A short note on privacy-preserving proof-of-stake protocols

Heisenberg Lin
Suterusu
Published in
3 min readMar 12, 2020

Since privacy-preserving PoS is a new concept, relatively few literature can be found on this topic. The privacy issues the existing solutions [TKKZ19, COT19] intend to resolve are actually quite similar. The underlying PoS scheme divides the system lifetime into several slots and uses voting in each slot to elect a leader, who will be responsible for producing the next block. Unfortunately, the current PoS scheme reveals both the election winner identity and his/her stake. Both solutions intend to hide the election winner identity and his/her wealth and also ensure the adversary cannot link the winner identity in two different election slots if a single stakeholder wins the election in both slots. The frequency information of an election winner is privacy-sensitive since it reveals the proportion of his/her wealth as shown in [COT19].

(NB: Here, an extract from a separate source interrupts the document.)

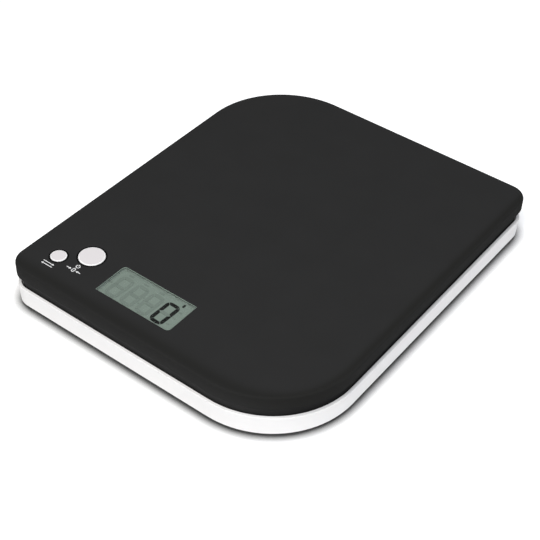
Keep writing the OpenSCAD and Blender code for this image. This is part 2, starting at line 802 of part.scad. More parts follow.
module lcd_rear_glass() {
    color("#b8c6be", 0.5) slab(rear_size, window_at, rear_glass_z, glass_t);
}

module lcd_reflector() {
    color("#839389") slab(rear_size, window_at, reflector_z, reflector_t);
}

// Where the digits' lower left corner is, counted from the left
digits_at = window_at + [-20.9, -8.9];
function digit_at(i) = digits_at + [i * digit_pitch, 0];

// Outer outline of a digit, or its inner one when drawn in by the stroke
module digit_outline(inset, r) {
    hull_w = digit_w - 2 * inset;
    hull_h = digit_h - 2 * inset;
    translate([inset, inset]) {
        translate([r, 0]) square([hull_w - 2 * r, hull_h]);
        translate([0, r]) square([hull_w, hull_h - 2 * r]);
        for (x = [r, hull_w - r], y = [r, hull_h - r]) translate([x, y]) circle(r = r);
    }
}

// Middle bar with pointed ends
module middle_bar(grow = 0) {
    half = digit_w / 2 - stroke * 0.55 + grow;
    tip = stroke / 2 + grow;
    translate([digit_w / 2, digit_h / 2]) polygon([
        [-half, 0], [-half + tip, tip], [half - tip, tip], [half, 0], [half - tip, -tip], [-half + tip, -tip]
    ]);
}

// The six outer bars: a ring cut at its corners and at half its height
module outer_bars() {
    difference() {
        digit_outline(0, digit_corner_r);
        digit_outline(stroke, 0.3);
        middle_bar(bar_gap);
        translate([-1, (digit_h - bar_gap) / 2]) square([digit_w + 2, bar_gap]);
        for (x = [0, 1], y = [0, 1]) translate([x * digit_w, y * digit_h]) mirror([x, 0]) mirror([0, y])
            translate([stroke / 2, stroke / 2]) rotate(45) square([3 * stroke, bar_gap], center = true);
    }
}

// Places a digit's flat parts in the display's layer, with the digits' lean
module in_layer(digit) {
    at = digit_at(digit);
    translate([at.x, at.y, layer_z]) rotate(-lean) linear_extrude(layer_t) children();
}

// The last digit shows a nought
module lcd_lit_segments() {
    color("#151515") {
        in_layer(3) outer_bars();
        unit_mark();
    }
}

// Small upright mark over the last digit, a plain stand-in for the unit's letter
module unit_mark() {
    at = digit_at(3) + [digit_w + 0.25, digit_h + 1.45];
    slab([1.2, 1], at, layer_z, layer_t);
    for (side = [-0.5, 0.5]) disc(at + [0, side], 0.6, layer_z, layer_t);
}

module lcd_faint_segments() {
    color("#74847b") {
        for (d = [0:2]) in_layer(d) outer_bars();
        for (d = [0:3]) in_layer(d) middle_bar();
        minus = digit_at(0) + [-1.9, digit_h / 2];
        slab([2.2, 0.9], minus, layer_z, layer_t);
        for (y = [0.32, 0.6]) slab([0.8, 0.8], digit_at(2) + [-0.5, digit_h * y], layer_z, layer_t);
        for (d = [0:2]) slab([3, 1.1], digit_at(d) + [digit_w / 2, digit_h + 1.5], layer_z, layer_t);
        for (y = [0.2, 0.5, 0.8]) slab([1.8, 0.9], digit_at(4) + [0.4, digit_h * y], layer_z, layer_t);
    }
}

// Frame round the display's glass, with a shelf that the rear glass lies on
module lcd_holder() {
    shelf = [rear_size.x, rear_size.y - 2 * clear];
    color("whitesmoke") difference() {
        slab(holder_size, window_at, board_top_z, lens_flange_z - board_top_z);
        slab([for (s = glass_size) s + 2 * clear], window_at, reflector_z, glass_t * 4);
        slab([for (s = shelf) s - 5], window_at, board_top_z - 1, 10);
        for (side = [-1, 1]) slab([glass_size.x - 2, strip_w + 2 * clear], window_at + [0, side * strip_y],
            board_top_z - 1, 10);
    }
}

// Elastic contact strips between the board and the front glass's two ledges
module contact_strips() {
    color("pink") for (side = [-1, 1])
        slab([glass_size.x - 3, strip_w], window_at + [0, side * strip_y], board_top_z,
            front_glass_z - board_top_z);
}

/* Board */

module main_board() {
    color("darkgreen") difference() {
        translate([board_left, board_front, board_z])
            cube([board_right - board_left, board_back - board_front, board_t]);
        for (p = board_screw_at) disc(p, board_screw_r + 0.25, board_z - 1, board_t + 2);
    }
}

module board_screws() {
    color("silver") for (p = board_screw_at)
        screw(p, board_screw_r, board_t + board_screw_l, board_z, true, board_head_r, board_head_h);
}

// Resin drop over the chip, on the board's underside: a cap of a ball
module chip_resin() {
    ball_r = (resin_r * resin_r + resin_h * resin_h) / (2 * resin_h);
    color("#111111") translate([chip_at.x, chip_at.y, board_z]) mirror([0, 0, 1]) intersection() {
        translate([0, 0, resin_h - ball_r]) sphere(r = ball_r);
        cylinder(r = resin_r + spare, h = resin_h + spare);
    }
}

// Chip capacitors, resistors and a quartz crystal, on the board's underside
module board_components() {
    for (i = [0:2], j = [0, 1]) color("tan")
        slab(small_part, capacitor_at + small_pitch * [i, j], board_z - small_part.z, small_part.z);
    for (i = [0:3]) color("#202020")
        slab(small_part, resistor_at + small_pitch * [i, 0], board_z - resistor_h, resistor_h);
    color("silver") translate([crystal_at.x, crystal_at.y, board_z - crystal_r]) rotate([90, 0, 0])
        cylinder(r = crystal_r, h = crystal_l);
}

// Socket for the load cell's leads, with a slot over each spring contact
module lead_socket() {
    color("ivory") difference() {
        slab(socket_size, socket_at, board_z - socket_size.z, socket_size.z);
        for (x = lead_x) slab([0.6, 2], [x, socket_at.y], board_z - socket_size.z - eps, 0.8);
    }
}

module switch_body(at) {
    color("#1c1c1c") difference() {
        union() {
            slab([switch_s, switch_s], at, board_top_z, switch_h - 0.4);
            slab([switch_s - 0.4, switch_s - 0.4], at, board_top_z + switch_h - 0.4, 0.4);
        }
        disc(at, plunger_r + 0.1, board_top_z + switch_h - plunger_depth - button_travel - clear, 4);
    }
}

module plunger(at) {
    color("ivory")
        disc(at, plunger_r, board_top_z + switch_h - plunger_depth, plunger_depth + plunger_proud);
}

/* Buttons */

module button(at, r) {
    rise = top_z + button_proud;
    color("#E6E2E4") translate([at.x, at.y, 0]) rotate_extrude() {
        difference() {
            translate([0, flange_top_z - flange_t]) square([r, rise - flange_top_z + flange_t]);
            translate([r - button_edge_r, rise - button_edge_r]) round_cut(button_edge_r);
        }
        translate([0, flange_top_z - flange_t]) square([r + flange_w, flange_t]);
        translate([0, plunger_top_z]) square([stem_r, flange_top_z - plunger_top_z]);
    }
}

base_shell();
foot([-foot_x, -foot_y]);  // foot_front_left
foot([foot_x, -foot_y]);  // foot_front_right
foot([-foot_x, foot_y]);  // foot_back_left
foot([foot_x, foot_y]);  // foot_back_right
cell_base_plate();
cell_base_screws();
load_cell();
strain_gauges();
gauge_coating();
cell_leads();
battery_leads();
coin_cell();
positive_contact();
negative_contact();
battery_cap();
platform_cover();
platform_frame();
frame_screws();
cell_top_plate();
cell_top_screws();
display_lens();
lens_tape();
lcd_front_glass();
lcd_lit_segments();
lcd_faint_segments();
lcd_rear_glass();
lcd_reflector();
lcd_holder();
contact_strips();
main_board();
board_screws();
chip_resin();
board_components();
lead_socket();
switch_body(big_button_at);  // zero_switch
switch_body(small_button_at);  // unit_switch
button(big_button_at, big_button_r);  // on_zero_button
plunger(big_button_at);  // zero_plunger
button(small_button_at, small_button_r);  // unit_button
plunger(small_button_at);  // unit_plunger
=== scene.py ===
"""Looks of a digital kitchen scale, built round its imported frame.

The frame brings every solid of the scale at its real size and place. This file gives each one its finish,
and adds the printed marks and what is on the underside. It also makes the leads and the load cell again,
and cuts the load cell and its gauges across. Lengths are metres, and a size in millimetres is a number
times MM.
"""

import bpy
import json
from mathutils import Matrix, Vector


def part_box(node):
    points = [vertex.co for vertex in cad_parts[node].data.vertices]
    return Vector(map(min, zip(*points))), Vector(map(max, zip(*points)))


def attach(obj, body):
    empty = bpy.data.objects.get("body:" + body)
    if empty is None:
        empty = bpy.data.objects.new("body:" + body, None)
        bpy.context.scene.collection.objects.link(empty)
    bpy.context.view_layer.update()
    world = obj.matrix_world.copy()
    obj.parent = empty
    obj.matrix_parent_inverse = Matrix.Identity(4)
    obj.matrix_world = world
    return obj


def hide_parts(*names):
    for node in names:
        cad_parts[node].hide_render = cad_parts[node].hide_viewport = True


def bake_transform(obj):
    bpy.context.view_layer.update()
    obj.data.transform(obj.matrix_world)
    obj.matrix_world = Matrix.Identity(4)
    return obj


bl_info = {
    "name": "Kitchen scale looks",
    "version": (1, 0, 0),
    "blender": (4, 5, 0),
    "location": "3D View > Sidebar > Kitchen scale",
    "description": "Finishes, printed marks and moulded details for a digital kitchen scale",
    "category": "Object",
}

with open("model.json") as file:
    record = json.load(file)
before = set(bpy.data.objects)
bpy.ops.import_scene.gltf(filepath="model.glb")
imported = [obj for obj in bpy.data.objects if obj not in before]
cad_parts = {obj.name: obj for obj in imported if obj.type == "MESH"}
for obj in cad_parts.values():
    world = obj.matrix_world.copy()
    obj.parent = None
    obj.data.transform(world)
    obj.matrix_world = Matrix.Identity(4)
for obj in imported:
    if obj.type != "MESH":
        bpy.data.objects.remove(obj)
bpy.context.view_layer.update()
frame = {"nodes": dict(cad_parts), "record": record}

import json
import math

import bmesh
import bpy
import numpy as np
from bpy.props import FloatProperty, FloatVectorProperty, PointerProperty
from mathutils import Matrix, Vector

MM = 0.001

NOISE_ENDS = (0.3, 0.7)  # nearly all values of a noise texture lie between these
WHOLE = (0, 1)  # both ends of a share
WAVE = math.pi / 20  # the scale of a wave texture whose stripes are 1 m wide
WHITE = (1, 1, 1, 1)


# Colours and nodes


def srgb(text):
    """Linear red, green and blue of an sRGB hex colour."""
    channels = [int(text[i:i + 2], 16) / 255 for i in (0, 2, 4)]
    return tuple(c / 12.92 if c <= 0.04045 else ((c + 0.055) / 1.055) ** 2.4 for c in channels)


def colour_property(name, description, text):
    """A colour that the user may change, written as sRGB hex."""
    return FloatVectorProperty(name=name, description=description, subtype="COLOR", size=3, min=0, max=1,
                               default=srgb(text))


def length_property(name, description, millimetres):
    """A length that the user may change, written in millimetres."""
    return FloatProperty(name=name, description=description, unit="LENGTH", precision=5, min=0,
                         default=millimetres * MM)


def rgba(colour, brightness=1.0):
    """A colour as the four numbers of a socket, made lighter or darker by a factor."""
    return (*(c * brightness for c in colour), 1.0)


def tones(colour, dark, light):
    """Two shades of a colour, each by its factor."""
    return rgba(colour, dark), rgba(colour, light)


def add(tree, kind, inputs=(), **settings):
    """Adds a shader node, whose settings are its own fields.

    Its inputs are values or the sockets that feed them, either in order or each by its name or number.
    """
    node = tree.nodes.new("ShaderNode" + kind)
    for field, value in settings.items():
        setattr(node, field, value)
    for key, value in inputs.items() if isinstance(inputs, dict) else enumerate(inputs):
        if isinstance(value, bpy.types.NodeSocket):
            tree.links.new(value, node.inputs[key])
        else:
            node.inputs[key].default_value = value
    return node


class Finish:
    """A material being written: its tree, its Principled shader and the place on the piece, in metres."""

    def __init__(self, name, colour, roughness, **constants):
        self.material = bpy.data.materials.new(name)
        self.material.use_nodes = True
        self.tree = self.material.node_tree
        self.shader = self.tree.nodes["Principled BSDF"]
        self.place = add(self.tree, "TexCoord").outputs["Object"]
        self.shader.inputs["Base Color"].default_value = rgba(colour)
        self.shader.inputs["Roughness"].default_value = roughness
        for socket, value in constants.items():
            self.shader.inputs[socket.replace("_", " ")].default_value = value

    def node(self, kind, inputs=(), output=0, **settings):
        """One output of an added node. A texture with no vector of its own reads the place on the piece."""
        if kind.startswith("Tex"):
            inputs = {"Vector": self.place, **inputs}
        return add(self.tree, kind, inputs, **settings).outputs[output]

    def feed(self, socket, source):
        """Links a source to one of the shader's sockets."""
        self.tree.links.new(source, self.shader.inputs[socket])

    def vary(self, pattern, shades=None, roughness=None, depth=None, ends=NOISE_ENDS):
        """Lets a pattern vary the finish.

        As the pattern goes from one end to the other, the base colour goes between two shades and the
        roughness between two values. The relief follows the pattern itself, and is depth metres deep.
        """
        if shades:
            share = self.node("MapRange", (pattern, *ends, *WHOLE))
            mix = self.node("Mix", {0: share, 6: shades[0], 7: shades[1]}, 2, data_type="RGBA")
            self.feed("Base Color", mix)
        if roughness:
            self.feed("Roughness", self.node("MapRange", (pattern, *ends, *roughness)))
        if depth:
            self.feed("Normal", self.node("Bump", {"Height": pattern, "Distance": depth}))

    def streaks(self, width, stretch, detail=2):
        """Soft random streaks about as wide as width, and drawn out along each axis by its stretch."""
        drawn = self.node("Mapping", {"Vector": self.place, "Scale": [1 / s for s in stretch]})
        return self.node("TexNoise", {"Vector": drawn, "Scale": 1 / width, "Detail": detail})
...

Zero-knowledge proof plays a central role in both cases although the design routes taken by the two works are slightly different. This is not surprising given the fact that zero-knowledge proof has a long history of playing an important role in the privacy-preserving e-voting system as mentioned in the aforementioned examples such as linkable ring signature and range proof.

Ouroboros crypsinous [TKKZ19] adopts a Zerocash-style approach to hide the stake amount of both the voter and election winner. The voters’ stake will be hidden in a commitment, and since the elected leader wins the election only when a pseudorandom function evaluation over his/her coin secret is smaller than a certain threshold, a non-interactive zero-knowledge proof (NIZK) is applied to prove the correctness of this statement in conjunction with the fact that the respective stake is unspent. As a matter of fact, the NIZK scheme for this statement can be easily constructed based on the NIZK statement of Pour operation of the Zerocash scheme.

How to guarantee the unlinkability of the election winner identities while still preventing a potential double-spending attack remains a challenge. The proposal applies a serial number to prevent the double-spending attack. Since an identical winner of two slots could very likely use the same coin to win the election, and hence the same winner serial number could link the winner identity in different slots. Ouroboros crypsinous proposes using a deterministically evolving serial number to sever this link and adopts NIZK to make sure that the serial number evolves correctly and the election winner is legit without revealing the link. One might wonder why the adversary cannot link the winner identity in different time slots if the respective serial number is deterministically dependent. Well, the winner in each slot is required to use his/her secret key to generate the serial number of the next slot, and hence it is only from the winner’s perspective this process is deterministic (due to the knowledge of the secret key) while it looks entirely random to an outsider.

The core innovation of [COT19] is a new anonymous verifiable random function scheme in which the coin for the voting stake will be re-randomized at the end of each slot. NIZK is used for proving the fact that there exists a valid old coin such that it is the precursor of this new coin and its owner has a stake that wins the election. Since exactly which old coin is the winner is not revealed due to the usage of NIZK, the unlinkability can be guaranteed. In addition, this work also exploits the independent aggregation property of a special leader election predicate function to improve the efficiency of their proposed NIZK scheme.

[TKKZ19] Kerber, Thomas, Aggelos Kiayias, Markulf Kohlweiss, and Vassilis Zikas. “Ouroboros crypsinous: Privacy-preserving proof-of-stake.” In 2019 IEEE Symposium on Security and Privacy (SP), pp. 157–174. IEEE, 2019.

[COT19] Ganesh, Chaya, Claudio Orlandi, and Daniel Tschudi. “Proof-of-Stake Protocols for Privacy-Aware Blockchains.” In Annual International Conference on the Theory and Applications of Cryptographic Techniques, pp. 690–719. Springer, Cham, 2019.